Боль и любовь соединяются причудливыми космическими дугами судеб. А боль за страну – беспредельна:
Разрушилась страна, А я остался цел. Меня они не взяли на прицел.
Но я с тех пор живу на той войне С разрушенной страной наедине.
И тем не менее световое начало превалирует в поэзии Каткова, поднимая стихи выше и выше по световой вертикали. 6 Метафизика сочетается с лирикой – в недрах поэтического делания Д. Мурзина, и метафизика отличается высотой понимания земной правды:
Не давай мне, Боже, власти, Чтоб тираном я не стал, Да избави от напасти Капиталить капитал. Ниспошли смягченье нрава, Все, что будет, – будет пусть, Но не дай отведать славы, Потому что возгоржусь.

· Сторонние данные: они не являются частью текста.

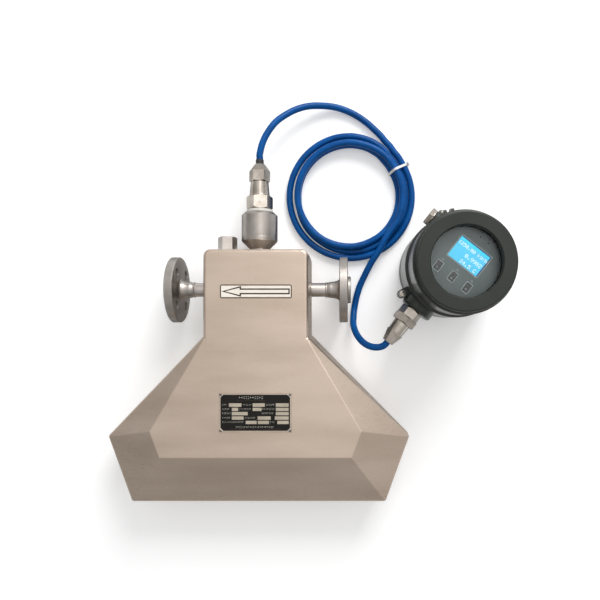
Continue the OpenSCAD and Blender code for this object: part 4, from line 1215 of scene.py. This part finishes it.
def make_lamp(name, place, target, size, power):
    data = bpy.data.lights.new(name, "AREA")
    data.shape = "RECTANGLE"
    data.size, data.size_y = size
    data.energy = power
    lamp = bpy.data.objects.new(name, data)
    lamp.location = place
    aim = Vector(target) - Vector(place)
    lamp.rotation_euler = aim.to_track_quat("-Z", "Y").to_euler()
    bpy.context.scene.collection.objects.link(lamp)


def toned(levels, tone):
    """Ramp stops in one tone, from positions and brightnesses."""
    return [(position, [level * c for c in tone]) for position, level in levels]


def make_world():
    """A studio: a white ring at the horizon, and a graded dome that shapes the metal."""
    world = bpy.data.worlds.new("studio")
    bpy.context.scene.world = world
    world.use_nodes = True
    tree = world.node_tree
    light = tree.nodes["Background"]
    coords = tree.nodes.new("ShaderNodeTexCoord")
    tilt = tree.nodes.new("ShaderNodeVectorMath")
    tilt.operation = "DOT_PRODUCT"
    tilt.inputs[1].default_value = DOME_AXIS
    tree.links.new(coords.outputs["Generated"], tilt.inputs[0])
    height = add_span(tree, tilt.outputs["Value"], DOME_FROM, DOME_TO)
    tree.links.new(add_ramp(tree, height, toned(DOME_LIGHT, PLAIN)), light.inputs["Color"])
    dome = tree.nodes.new("ShaderNodeBackground")
    tree.links.new(add_ramp(tree, height, toned(BACKDROP, WARM)), dome.inputs["Color"])
    white = tree.nodes.new("ShaderNodeBackground")
    white.inputs["Color"].default_value = (1, 1, 1, 1)
    axes = tree.nodes.new("ShaderNodeSeparateXYZ")
    tree.links.new(coords.outputs["Generated"], axes.inputs[0])
    ring = add_span(tree, axes.outputs["Z"], RING_HIGH, RING_LOW)
    seen = seen_rays(tree)
    path = tree.nodes.new("ShaderNodeLightPath")
    near = add_math(tree, "MAXIMUM", path.outputs["Is Camera Ray"], ring)
    shown = add_mix(tree, seen, light.outputs[0], dome.outputs[0])
    behind = add_mix(tree, add_math(tree, "MULTIPLY", seen, near), shown, white.outputs[0])
    tree.links.new(behind, tree.nodes["World Output"].inputs["Surface"])


bpy.context.scene.view_settings.view_transform = "Standard"
make_floor()
make_world()
make_lamp("key", place=(0.9, 2.2, 1.6), target=(0.1, 0, 0), size=(1.3, 1.3), power=60)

Изнаночная сторона метафизики – ирония, оттого и рождается лихое и забавное «капиталить»… …Кратко-мускульные стихи, рисующие форму коллапса – общего, российского, – который никогда не случится, поскольку:
Когда пройдут сто видов колбасы И сдохнут электронные часы, Закончится весь углеводород – Тогда тайгой Россия прирастет. Набычится пузырь в оконной раме, И в лес идти придется за дровами.
Счастье идти в лес за дровами ныне не почитается таковым, но избыток технологий выглядит угрожающе, так что… Грядущее всегда область поэтического порыва. Интересны иносказания Мурзина – басенные, спаянные с вековечной мудростью предков:
Рыба-отец берет рыбу-ремень Воспитывать рыбу-дочь. Так начинается рыбный день (Кончается рыбная ночь).
Это какая-то рыба-кошмар, Траченый осьминог! Его любимая рыба-школяр Не знает рыбу-урок!
Разнообразные совмещая мотивы, поэт творит свой поэтический манускрипт, и знаки его достаточно ярки, чтобы вглядеться в них.